### Supplied data

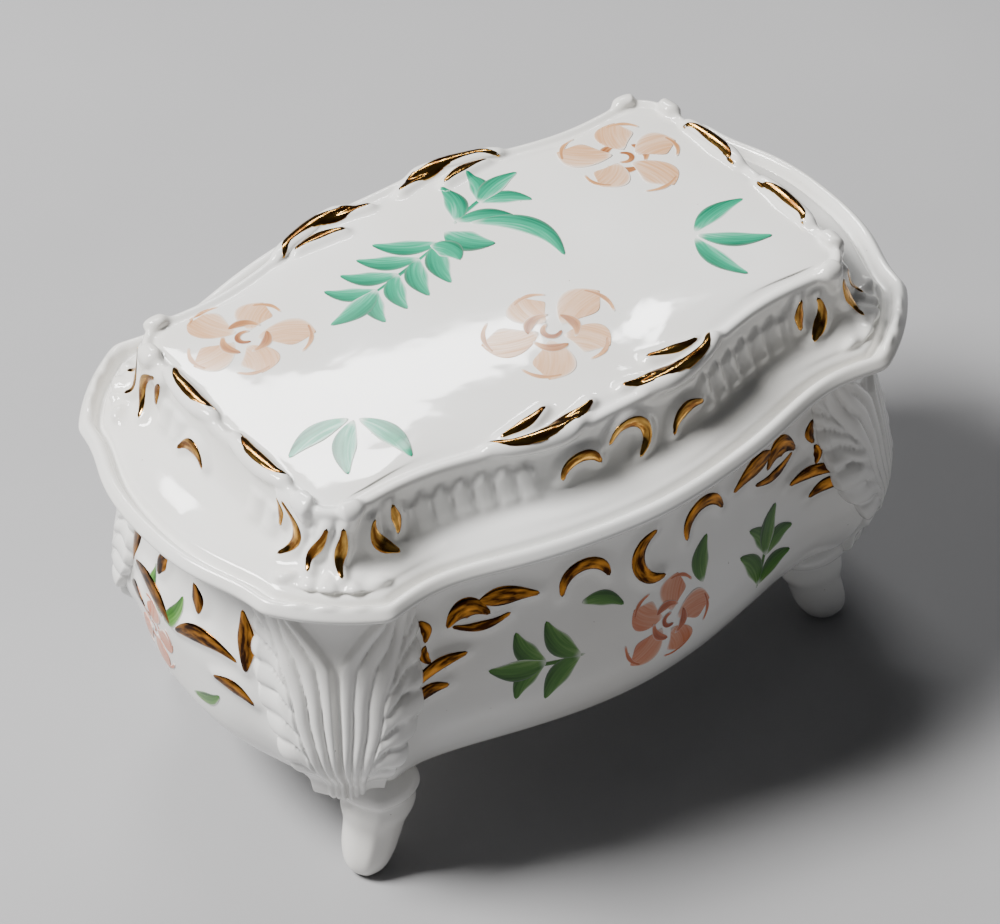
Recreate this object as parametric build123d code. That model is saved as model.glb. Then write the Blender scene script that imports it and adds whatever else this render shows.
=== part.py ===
"""Footed porcelain trinket box with a lift-off lid.

The box stands on four small cabriole feet.  Its outline is a serpentine
rectangle with canted corners, the wall swells outwards below the mouth, and an
acanthus leaf in relief covers each canted corner.  The lid overhangs the mouth
with a rolled rim, rises in a steep wall to a raised panel, and carries a
locating ring that drops inside the mouth.

Origin: centre of the box on the surface it stands on.  +X runs along the long
side, -Y is the front and +Z is up.  All sizes are in millimetres.
"""
from build123d import *
import math
import os

os.makedirs("parts", exist_ok=True)

# ---- driving dimensions -----------------------------------------------------
WALL = 4.0                  # thrown thickness of body and lid
SEAT_Z = 79.5               # underside of the lid, where it rests on the mouth
MOUTH_GAP = 0.1             # glaze gap between the mouth and the resting lid
MOUTH_Z = SEAT_Z - MOUTH_GAP
RIM_Z = 81.5                # height of the widest line of the rolled rim
PANEL_Z = 98.0              # edge of the raised panel
TOP_Z = 101.0               # crown of the panel
BODY_BASE_Z = 22.0          # flat underside of the body, between the feet
CAVITY_FLOOR_Z = 27.5       # floor inside the body
RING_DEPTH = 5.0            # how far the locating ring drops into the mouth
RING_CLEARANCE = 0.9        # from the ring to the inside of the mouth
RING_WALL = 3.0
LEAF_RELIEF = 2.0           # how far a corner leaf stands proud of the body
LEAF_TOP_Z = 78.8
LEAF_BASE_Z = 24.0
LEAF_TOP_WIDTH = 32.0
LEAF_BASE_WIDTH = 20.0

# One quarter of the rim, from the middle of the long side to the middle of the
# short side: x, y and the direction in which the point moves when the outline
# is set in by one millimetre.  The canted corner joins CORNER - 1 to CORNER.
RIM = [
    (0.0, 60.2, 0.0, 1.0),
    (17.0, 58.5, 0.17, 0.98),
    (32.0, 55.1, 0.2, 0.98),
    (50.0, 50.8, 0.03, 1.0),
    (62.0, 52.3, 0.35, 1.04),
    (81.2, 34.5, 0.93, 0.5),
    (82.3, 28.0, 0.97, 0.2),
    (85.6, 18.5, 0.96, 0.27),
    (88.2, 0.0, 1.0, 0.0),
]
# The same points round the edge of the lid's raised panel.
PANEL = [
    (0.0, 44.0, 0.0, 1.0),
    (14.0, 43.6, 0.15, 0.99),
    (25.0, 40.6, 0.4, 0.92),
    (44.0, 36.1, 0.05, 1.0),
    (60.0, 36.6, 0.35, 1.04),
    (66.5, 28.5, 0.95, 0.45),
    (66.8, 22.0, 1.0, 0.03),
    (67.4, 12.0, 1.0, 0.03),
    (67.8, 0.0, 1.0, 0.0),
]
CORNER = 5                  # index of the first point of the short side
CANT_BULGE = 1.6            # how far a canted corner bows outwards
SHORT_SIDE_REACH = 36.0     # |y| at which a short side meets its corners

# Body profile from the mouth down: height, inset from the rim, and the extra
# inset in the middle of the short sides, which swell out a little higher up.
BODY_PROFILE = [
    (MOUTH_Z, 9.0, 0.0),
    (72.0, 9.4, 0.0),
    (64.0, 8.6, -0.3),
    (57.0, 7.2, -0.8),
    (51.0, 6.0, -0.4),
    (45.0, 5.1, 0.8),
    (39.5, 4.4, 1.8),
    (35.0, 5.6, 1.2),
    (31.0, 7.4, 0.3),
    (27.5, 9.4, 0.0),
    (24.5, 11.4, 0.0),
    (BODY_BASE_Z, 14.0, 0.3),
]
CAVITY_END = 9              # the cavity follows the profile above this entry

# Lid wall from the panel edge down: height and how far it stands outside it.
LID_WALL = [(96.5, 0.4), (92.0, 1.2), (88.0, 2.0), (86.0, 3.4), (84.6, 6.0)]
RIM_ROLL = [(83.4, 1.2), (RIM_Z, 0.0), (SEAT_Z, 0.9)]    # height, inset
FLANGE_EDGE = (83.2, 3.6)   # height and inset where the flange meets the rim
# Panel dome: height and the outline's share of the panel edge.
PANEL_DOME = [(PANEL_Z, 1.0), (99.4, 0.93), (100.4, 0.76), (TOP_Z, 0.45)]

# Toe of each foot.  The feet are set by hand, so the front ones differ a little.
FOOT_TIPS = {
    "front_left": (-63.0, -36.2),
    "front_right": (59.6, -33.0),
    "back_left": (-61.4, 34.6),
    "back_right": (61.4, 34.6),
}
# Foot sections from the top down: height, distance of the centre from the toe
# towards the middle of the long side, half width and half depth.
FOOT_SECTIONS = [
    (28.0, 3.6, 11.5, 10.0),
    (22.0, 4.2, 10.2, 9.0),
    (15.0, 3.4, 8.2, 7.4),
    (9.0, 1.8, 6.8, 6.6),
    (3.5, 0.3, 5.4, 5.6),
    (0.0, 0.0, 3.4, 3.6),
]


def move_in(points, inset, short_extra=0.0):
    """Return quarter points set in, by more in the middle of a short side."""
    moved = []
    for x, y, along_x, along_y in points:
        in_short_side = x > points[CORNER - 1][0] and y < SHORT_SIDE_REACH
        share = 1.0 - (y / SHORT_SIDE_REACH) ** 2 if in_short_side else 0.0
        distance = inset + short_extra * share
        moved.append((x - along_x * distance, y - along_y * distance, along_x, along_y))
    return moved


def shrink(points, share):
    """Return quarter points scaled about the middle of the box."""
    return [(x * share, y * share, along_x, along_y) for x, y, along_x, along_y in points]


def outline(points, height):
    """Return the closed serpentine face through a quarter's points, mirrored."""
    long_half = [(x, y) for x, y, _, _ in points[:CORNER]]
    short_half = [(x, y) for x, y, _, _ in points[CORNER:]]
    long_side = [(-x, y) for x, y in reversed(long_half[1:])] + long_half
    short_side = short_half + [(x, -y) for x, y in reversed(short_half[:-1])]
    cant_a = Vector(*long_half[-1])
    cant_b = Vector(*short_half[0])
    across = (cant_b - cant_a).normalized()
    middle = (cant_a + cant_b) * 0.5 + Vector(-across.Y, across.X) * CANT_BULGE
    edges = []
    for mirror_y in (1, -1):
        edges.append(Spline(*[(x, mirror_y * y) for x, y in long_side]))
    for mirror_x in (1, -1):
        edges.append(Spline(*[(mirror_x * x, y) for x, y in short_side]))
        for mirror_y in (1, -1):
            corner = [cant_a, middle, cant_b]
            edges.append(ThreePointArc(*[(mirror_x * p.X, mirror_y * p.Y) for p in corner]))
    return Pos(0, 0, height) * make_face(edges)


def stack(sections):
    """Return the solid that runs straight from each outline to the next."""
    return loft(sections, ruled=True)


def body_form(outset=0.0):
    """Return the body's outer form, or the same form grown outwards."""
    sections = []
    for height, inset, extra in BODY_PROFILE:
        sections.append(outline(move_in(RIM, inset - outset, extra), height))
    return stack(sections)


def cavity_form():
    """Return the hollow inside the body, open at the mouth."""
    top_height, top_inset, top_extra = BODY_PROFILE[0]
    above_mouth = top_height + 1.0
    sections = [outline(move_in(RIM, top_inset + WALL, top_extra), above_mouth)]
    for height, inset, extra in BODY_PROFILE[:CAVITY_END]:
        sections.append(outline(move_in(RIM, inset + WALL, extra), height))
    floor_inset = BODY_PROFILE[CAVITY_END][1] + 2 * WALL
    floor_extra = BODY_PROFILE[CAVITY_END][2]
    sections.append(outline(move_in(RIM, floor_inset, floor_extra), CAVITY_FLOOR_Z))
    return stack(sections)


def lid_form():
    """Return the lid's outer form: rolled rim, flange, wall and domed panel."""
    sections = [outline(move_in(RIM, inset), height) for height, inset in reversed(RIM_ROLL)]
    sections.append(outline(move_in(RIM, FLANGE_EDGE[1]), FLANGE_EDGE[0]))
    rim = stack(sections[:3])
    crown = [sections[3]]
    for height, outset in reversed(LID_WALL):
        crown.append(outline(move_in(PANEL, -outset), height))
    for height, share in PANEL_DOME:
        crown.append(outline(shrink(PANEL, share), height))
    root = outline(move_in(RIM, FLANGE_EDGE[1]), SEAT_Z)
    return rim + stack([root] + crown)


def lid_recess():
    """Return the hollow under the raised panel."""
    below_seat = SEAT_Z - 1.0
    wide = move_in(PANEL, WALL - LID_WALL[3][1] + 1.5)
    narrow = move_in(PANEL, WALL)
    roof = move_in(PANEL, 2 * WALL)
    return stack([
        outline(wide, below_seat),
        outline(wide, LID_WALL[3][0] - WALL),
        outline(narrow, PANEL_Z - WALL),
        outline(roof, PANEL_Z - WALL + 1.5),
    ])


def locating_ring():
    """Return the ring under the lid that drops inside the mouth."""
    outer_inset = BODY_PROFILE[0][1] + WALL + RING_CLEARANCE
    outer = move_in(RIM, outer_inset)
    inner = move_in(RIM, outer_inset + RING_WALL)
    base = SEAT_Z - RING_DEPTH
    ring = stack([outline(outer, base), outline(outer, SEAT_Z)])
    hole = stack([outline(inner, base - 1.0), outline(inner, SEAT_Z + 1.0)])
    return ring - hole


def cant_plane(mirror_x, mirror_y):
    """Return an upright plane through the middle of a canted corner, facing out."""
    cant_a = Vector(RIM[CORNER - 1][0], RIM[CORNER - 1][1])
    cant_b = Vector(RIM[CORNER][0], RIM[CORNER][1])
    middle = (cant_a + cant_b) * 0.5
    across = (cant_b - cant_a).normalized()
    facing = Vector(-across.Y * mirror_x, across.X * mirror_y, 0)
    along = Vector(facing.Y, -facing.X, 0)
    return Plane(origin=(middle.X * mirror_x, middle.Y * mirror_y, 0), x_dir=along, z_dir=facing)


def corner_leaf(relief_skin, mirror_x, mirror_y):
    """Return the leaf panel on one corner, cut from the skin outside the body."""
    reach = 40.0
    half_top = LEAF_TOP_WIDTH / 2
    half_base = LEAF_BASE_WIDTH / 2
    plane = cant_plane(mirror_x, mirror_y)
    panel_up = 1.0 if plane.y_dir.Z > 0 else -1.0
    corners = [
        (-half_base, panel_up * LEAF_BASE_Z),
        (half_base, panel_up * LEAF_BASE_Z),
        (half_top, panel_up * LEAF_TOP_Z),
        (-half_top, panel_up * LEAF_TOP_Z),
    ]
    panel = plane * make_face(Polyline(*corners, close=True))
    return extrude(panel, amount=reach, both=True) & relief_skin


def foot(body, leaf, tip, mirror_x, mirror_y):
    """Return one cabriole foot, its top shaped to the underside of the body."""
    outward = Vector(RIM[CORNER][1] * mirror_x, RIM[CORNER - 1][1] * mirror_y).normalized()
    turn = math.degrees(math.atan2(outward.Y, outward.X))
    sections = []
    for height, set_back, half_width, half_depth in FOOT_SECTIONS:
        section = Ellipse(half_depth, half_width)
        place = Pos(tip[0] - mirror_x * set_back, tip[1], height)
        sections.append(place * Rot(0, 0, turn) * section)
    return loft(sections) - body - leaf


def write(name, solid):
    """Write one piece under its own name."""
    solid.label = name
    export_step(solid, os.path.join("parts", name + ".step"))


full_body = body_form()
relief_skin = body_form(LEAF_RELIEF) - full_body

write("box_body", full_body - cavity_form())
write("lid_shell", lid_form() - lid_recess())
write("lid_locating_ring", locating_ring())

SIDES = {"front": -1, "back": 1}
ENDS = {"left": -1, "right": 1}
for side, mirror_y in SIDES.items():
    for end, mirror_x in ENDS.items():
        leaf = corner_leaf(relief_skin, mirror_x, mirror_y)
        corner = side + "_" + end
        write("corner_leaf_" + corner, leaf)
        write("foot_" + corner, foot(full_body, leaf, FOOT_TIPS[corner], mirror_x, mirror_y))
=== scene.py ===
"""Footed porcelain trinket box: glazed surfaces, moulded relief, gilding and painting.

Everything is measured in millimetres from the middle of the box on the surface
it stands on: +X along the long side, -Y the front, +Z up.  Meshes are scaled to
metres when they are made.
"""

import math

import bpy
import numpy as np
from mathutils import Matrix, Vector
from mathutils.bvhtree import BVHTree


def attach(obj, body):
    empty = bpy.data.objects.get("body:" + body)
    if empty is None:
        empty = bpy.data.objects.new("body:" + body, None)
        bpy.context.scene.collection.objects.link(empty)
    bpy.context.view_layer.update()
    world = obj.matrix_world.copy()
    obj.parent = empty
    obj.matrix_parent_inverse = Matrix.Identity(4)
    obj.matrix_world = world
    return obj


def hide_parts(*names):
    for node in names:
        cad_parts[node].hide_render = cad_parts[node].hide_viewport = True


MM = 0.001

# ---- form of the porcelain --------------------------------------------------
MOUTH_Z = 79.4
SEAT_Z = 79.5
RIM_Z = 81.5
BASE_Z = 22.0
FLOOR_Z = 27.5

# Spokes in each part of a quarter outline.
LONG_SPOKES = 82
CANT_SPOKES = 34
SHORT_SPOKES = 44
QUARTER_SPOKES = LONG_SPOKES + CANT_SPOKES + SHORT_SPOKES
CORNER = 5                  # index of the first point of the short side
SHORT_REACH = 36.0          # |y| at which a short side meets its corners

# A quarter of the rim from the middle of the long side to the middle of the
# short side: x, y, and how the point moves when the outline is set in by 1 mm.
RIM = [
    (0.0, 60.0, 0.0, 1.0),
    (17.0, 58.4, 0.17, 0.98),
    (32.0, 55.1, 0.2, 0.98),
    (50.0, 50.8, 0.03, 1.0),
    (62.0, 52.3, 0.35, 1.04),
    (81.2, 34.5, 0.93, 0.5),
    (82.3, 28.0, 0.97, 0.2),
    (85.6, 18.5, 0.96, 0.27),
    (88.0, 0.0, 1.0, 0.0),
]
# The same points round the edge of the raised panel.
PANEL = [
    (0.0, 44.0, 0.0, 1.0),
    (14.0, 43.6, 0.15, 0.99),
    (25.0, 40.6, 0.4, 0.92),
    (44.0, 36.1, 0.05, 1.0),
    (60.0, 36.6, 0.35, 1.04),
    (66.5, 28.5, 0.95, 0.45),
    (66.8, 22.0, 1.0, 0.03),
    (67.4, 12.0, 1.0, 0.03),
    (67.8, 0.0, 1.0, 0.0),
]
CANT_BULGE = 1.6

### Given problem
Each line from the line containing "full_body = body_form()" through the line containing "cad_parts[node].hide_render = cad_parts[node].hide_viewport" is to be transcribed exactly, and no other line.

### Result of this task
full_body = body_form()
relief_skin = body_form(LEAF_RELIEF) - full_body

write("box_body", full_body - cavity_form())
write("lid_shell", lid_form() - lid_recess())
write("lid_locating_ring", locating_ring())

SIDES = {"front": -1, "back": 1}
ENDS = {"left": -1, "right": 1}
for side, mirror_y in SIDES.items():
    for end, mirror_x in ENDS.items():
        leaf = corner_leaf(relief_skin, mirror_x, mirror_y)
        corner = side + "_" + end
        write("corner_leaf_" + corner, leaf)
        write("foot_" + corner, foot(full_body, leaf, FOOT_TIPS[corner], mirror_x, mirror_y))
=== scene.py ===
"""Footed porcelain trinket box: glazed surfaces, moulded relief, gilding and painting.

Everything is measured in millimetres from the middle of the box on the surface
it stands on: +X along the long side, -Y the front, +Z up.  Meshes are scaled to
metres when they are made.
"""

import math

import bpy
import numpy as np
from mathutils import Matrix, Vector
from mathutils.bvhtree import BVHTree


def attach(obj, body):
    empty = bpy.data.objects.get("body:" + body)
    if empty is None:
        empty = bpy.data.objects.new("body:" + body, None)
        bpy.context.scene.collection.objects.link(empty)
    bpy.context.view_layer.update()
    world = obj.matrix_world.copy()
    obj.parent = empty
    obj.matrix_parent_inverse = Matrix.Identity(4)
    obj.matrix_world = world
    return obj


def hide_parts(*names):
    for node in names:
        cad_parts[node].hide_render = cad_parts[node].hide_viewport = True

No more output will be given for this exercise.